In conclusion, I would like to share some inspiring, inclusive words that I have been fortunate enough to hear spoken before communion, inviting all -- not just some -- to the table. I am nearly moved to tears by such unexpected generosity of spirit:
The first is: "None forbidden, none compelled."
The second is: "All who seek the truth are welcome here."
These kindhearted and introspective invitations stand in stark contrast to the many excluding, forbidding messages that I have heard proclaimed at various churches over the long years. "None forbidden, none compelled," is so much more respectful than the typical agenda of restrictions and requirements. And how refreshing to welcome "All who seek the truth" rather than only those who tread the exact same path. At Good Shepherd, I have been able to apply these two pre - communion blessings as personal mantras and continually strive to internalize the inherent value they assign to individual integrity and spiritual quest.
At Good Shepherd there are no goats, only sheep.

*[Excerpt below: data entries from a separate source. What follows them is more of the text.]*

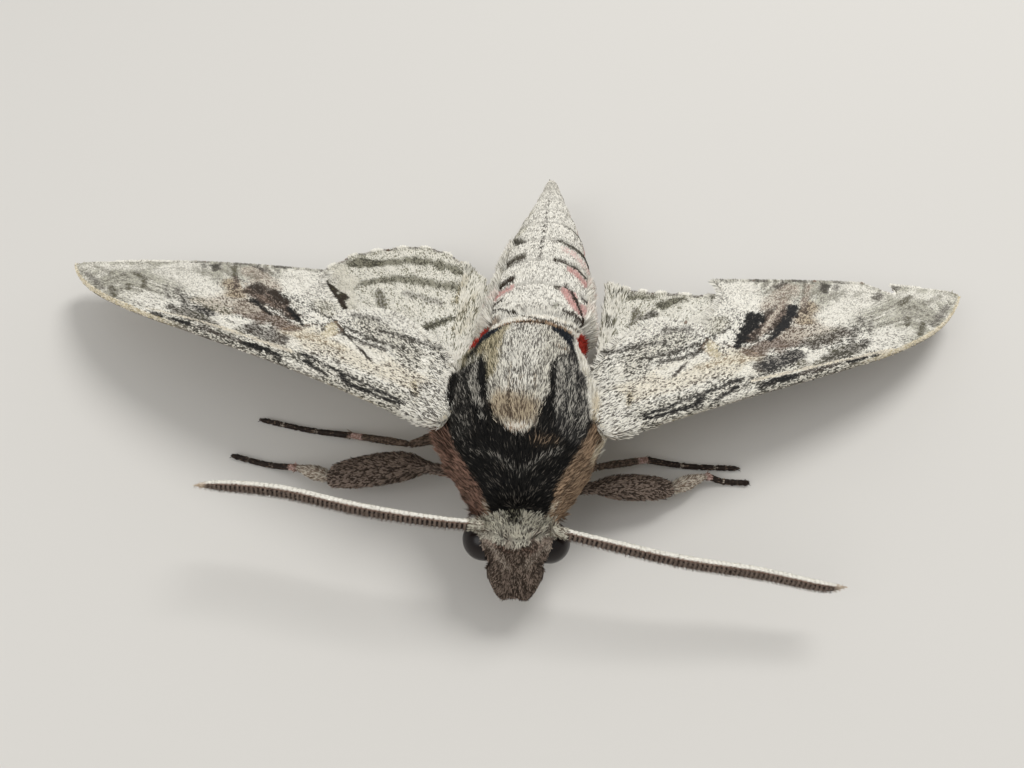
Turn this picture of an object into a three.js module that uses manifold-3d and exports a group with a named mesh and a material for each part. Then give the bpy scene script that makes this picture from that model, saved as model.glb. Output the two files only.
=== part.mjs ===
// A convolvulus hawk moth at rest on the ground with its wings half spread, life size.
// Millimetres. +Z is up, the head points to -Y and the moth's own left side is +X.
// The moth is modelled about the middle of its thorax on the ground plane, and its group then
// moves it so that the origin lies under the middle of the whole animal.

import * as THREE from 'three';
import { mergeVertices } from 'three/addons/utils/BufferGeometryUtils.js';
import Module from 'manifold-3d';

const wasm = await Module();
wasm.setup();
const { Manifold, Mesh: SolidMesh } = wasm;

// ---- driving dimensions ------------------------------------------------------------------

const FOREWING_LENGTH = 47;
const GAP = 0.25;                 // clear space between neighbouring pieces
const CUT = 0.2;                  // width of the cuts that part the rings of the trunk
const WING_THICKNESS = 0.55;
const HINDWING_DROP = 1.15;       // hindwing surface below the forewing's
const FLOOR_EASE = 0.02;          // a foot flattens this early, so that its flat is a real face
const MIDDLE = new THREE.Vector3(-0.56, 11.92, 0);   // middle of the whole animal on the ground

const { sin, cos, tan, sqrt, pow, min, max, abs, PI } = Math;
const rad = THREE.MathUtils.degToRad;
const SIDES = { left: 1, right: -1 };

// ---- finishes ----------------------------------------------------------------------------

const finish = (color, roughness, metalness = 0) => ({ color, roughness, metalness });
const FINISH = {
  thoraxFur: finish(0x6f6a62, 0.95),
  darkFur: finish(0x1d1c1e, 0.95),
  headFur: finish(0x6a6154, 0.95),
  palpFur: finish(0x51413a, 0.95),
  eye: finish(0x2b2521, 0.25),
  abdomenFur: finish(0xb9b2a6, 0.95),
  forewing: finish(0xa9a49a, 0.9),
  hindwing: finish(0xb8b3a8, 0.9),
  antenna: finish(0xc9bbae, 0.7),
  leg: finish(0x7a6a5e, 0.9),
  foot: finish(0x4b3f38, 0.7),
};

const moth = new THREE.Group();
moth.position.copy(MIDDLE).negate();
const model = new THREE.Group();
model.add(moth);

function addPiece(name, geometry, look) {
  const mesh = new THREE.Mesh(geometry, new THREE.MeshStandardMaterial(look));
  mesh.name = name;
  moth.add(mesh);
}

// ---- shaping and cutting -----------------------------------------------------------------

// Where the placing mirrors a primitive its faces turn inward, so their winding is turned back.
function facingOut(geometry) {
  const index = geometry.getIndex();
  const position = geometry.getAttribute('position');
  const a = new THREE.Vector3();
  const b = new THREE.Vector3();
  const c = new THREE.Vector3();
  let volume = 0;
  for (let i = 0; i < index.count; i += 3) {
    a.fromBufferAttribute(position, index.getX(i));
    b.fromBufferAttribute(position, index.getX(i + 1));
    c.fromBufferAttribute(position, index.getX(i + 2));
    volume += a.dot(b.cross(c));
  }
  if (volume > 0) return geometry;
  for (let i = 0; i < index.count; i += 3) {
    const keep = index.getX(i);
    index.setX(i, index.getX(i + 1));
    index.setX(i + 1, keep);
  }
  return geometry;
}

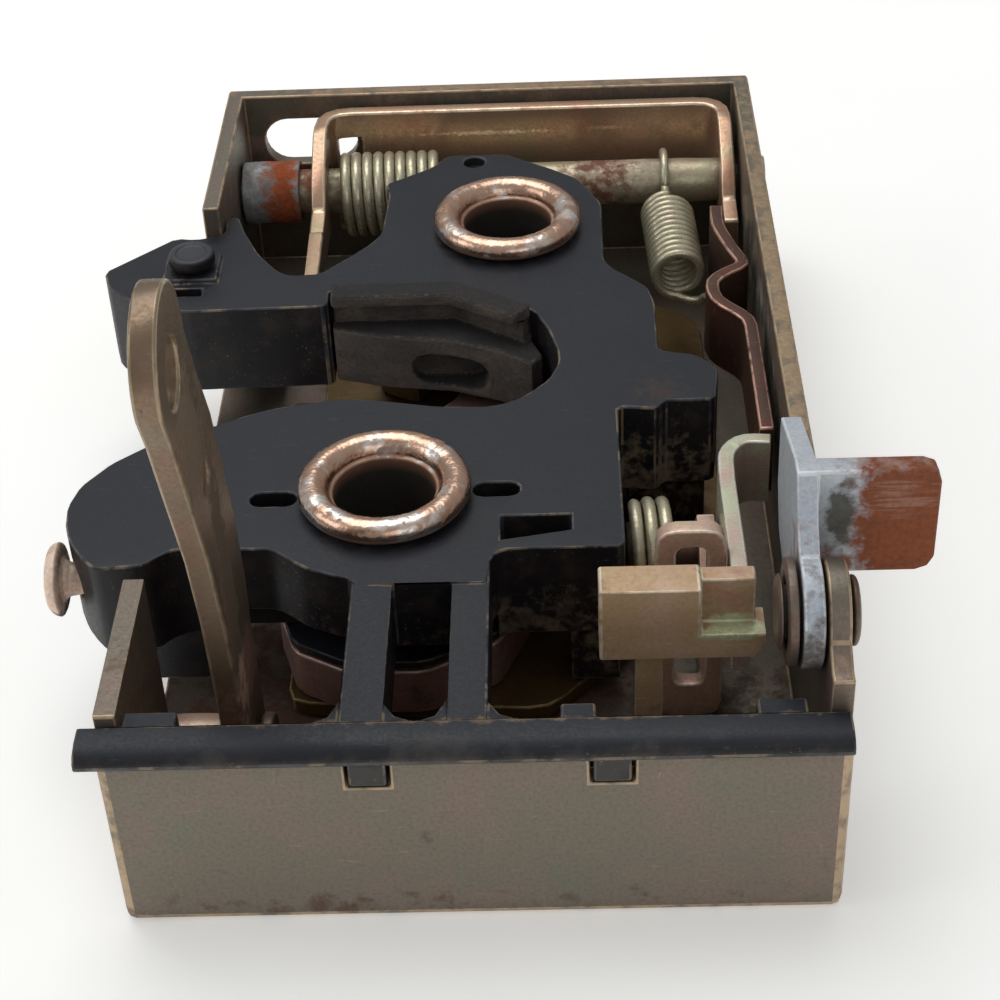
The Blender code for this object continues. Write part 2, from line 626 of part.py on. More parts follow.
def lever_outline():
    """Upright lever in (Y, Z): hub below, straight bar, round eye on top."""
    eye_y, eye_z, eye_r = 2.4, 55.1, 5.7
    eye = [
        (eye_y + eye_r * math.cos(a), eye_z + eye_r * math.sin(a))
        for a in np.linspace(math.radians(-8), math.radians(195), 18)
    ]
    front = [(-1.6, 50.6), (0.9, 44.0), (4.3, 35.4), (6.4, 26.7), (7.5, 18.0)]
    y, z, r = LEVER_PIVOT_Y, LEVER_PIVOT_Z, 5.0
    hub = [
        (y + r * math.cos(a), z + r * math.sin(a))
        for a in np.linspace(math.radians(175), math.radians(365), 12)
    ]
    rear = [(16.8, 17.5), (17.4, 23.0), (16.6, 29.7), (14.4, 38.0), (12.8, 44.0)]
    rear += [(9.6, 50.5)]
    return eye + front + hub + rear


def make_outside_lever():
    obj = prism("outside_lever", lever_outline(), 8.9, 10.9, TAN_ZINC, "X")
    cut_prism(obj, circle((2.2, 54.2), 2.6, 20), 5, 15, "X")
    cut_prism(obj, circle((7.9, 40.6), 1.6, 16), 5, 15, "X")
    pivot = (LEVER_PIVOT_Y, LEVER_PIVOT_Z)
    cut_prism(obj, circle(pivot, 1.9, 20), 5, 15, "X")
    pin = [(3.0, -1.4), (3.0, -0.3), (1.6, -0.3), (1.6, 11.2)]
    pin += [(3.0, 11.2), (3.0, 12.4)]
    lathe("outside_lever_pin", pin, pivot, GREY_ZINC, "X", 20, closed=False)
    bush = [(3.0, 2.1), (3.0, 8.6), (1.9, 8.6), (1.9, 2.1)]
    lathe("outside_lever_bush", bush, pivot, PINK_ZINC, "X", 20)


def make_studs():
    """Stud on the arm and rusty-headed stud in the moulding's round lobe."""
    seat = BODY_TOP + 0.5 + GAP
    stud = [(1.3, 13.6), (1.3, seat), (2.45, seat), (2.45, 22.4), (2.1, 22.8)]
    lathe("arm_stud", stud, (-0.3, 70.5), BLACK, "Z", 20, closed=False)
    head = [(2.4, -8.5), (3.4, -8.0), (3.4, -7.2), (1.4, -7.2), (1.4, -3.4)]
    lathe("lobe_stud", head, LOBE_STUD, RUST, "X", 20, closed=False)


def main():
    clear_scene()
    make_case()
    make_body()
    make_buffer()
    make_claw()
    make_claw_jacket()
    make_pawl()
    make_eyelet("claw_eyelet", CLAW_PIVOT)
    make_eyelet("pawl_eyelet", PAWL_PIVOT)
    make_hidden_springs()
    make_support_plate()
    make_axle()
    make_bail()
    make_bail_spring()
    make_link_spring()
    make_slide()
    make_side_lever()
    make_coil_set()
    make_outside_lever()
    make_studs()


if __name__ == "__main__":
    main()
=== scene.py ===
"""Used rotary-claw door latch with its case open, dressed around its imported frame.

Lengths are millimetres from the case's front left lower corner, X to the right,
Y to the back and Z up, until placed() turns them into metres in the part's frame.
"""

import logging
import math
from dataclasses import dataclass, field
from enum import Enum

import bmesh
import bpy
import numpy as np
from mathutils import Matrix, Vector


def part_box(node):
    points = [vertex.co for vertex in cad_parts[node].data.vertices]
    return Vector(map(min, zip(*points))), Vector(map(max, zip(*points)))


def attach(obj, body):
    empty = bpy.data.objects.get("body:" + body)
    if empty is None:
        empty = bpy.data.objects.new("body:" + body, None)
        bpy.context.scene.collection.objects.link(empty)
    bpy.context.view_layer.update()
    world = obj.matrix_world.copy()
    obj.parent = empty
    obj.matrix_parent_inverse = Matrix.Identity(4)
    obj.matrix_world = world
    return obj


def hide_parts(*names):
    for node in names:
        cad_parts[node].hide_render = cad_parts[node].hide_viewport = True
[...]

I gave the above presentation yesterday morning
as part of Stewardship Sunday
at The Chapel of the Good Shepherd
The Episcopal Campus Ministry at Purdue University
I drew from the following recent blog posts:
1. July 14 ~ Born Only Once
2. July 28 ~ O Ya - Ya of Little Faith
3. August 14 ~ None Forbidden, None Compelled
4. September 10 ~ Soul Searching
I do feel a little bad about using goats
to represent the negative aspect.
They don't deserve that! After all,
they are innocent, just like the sheep!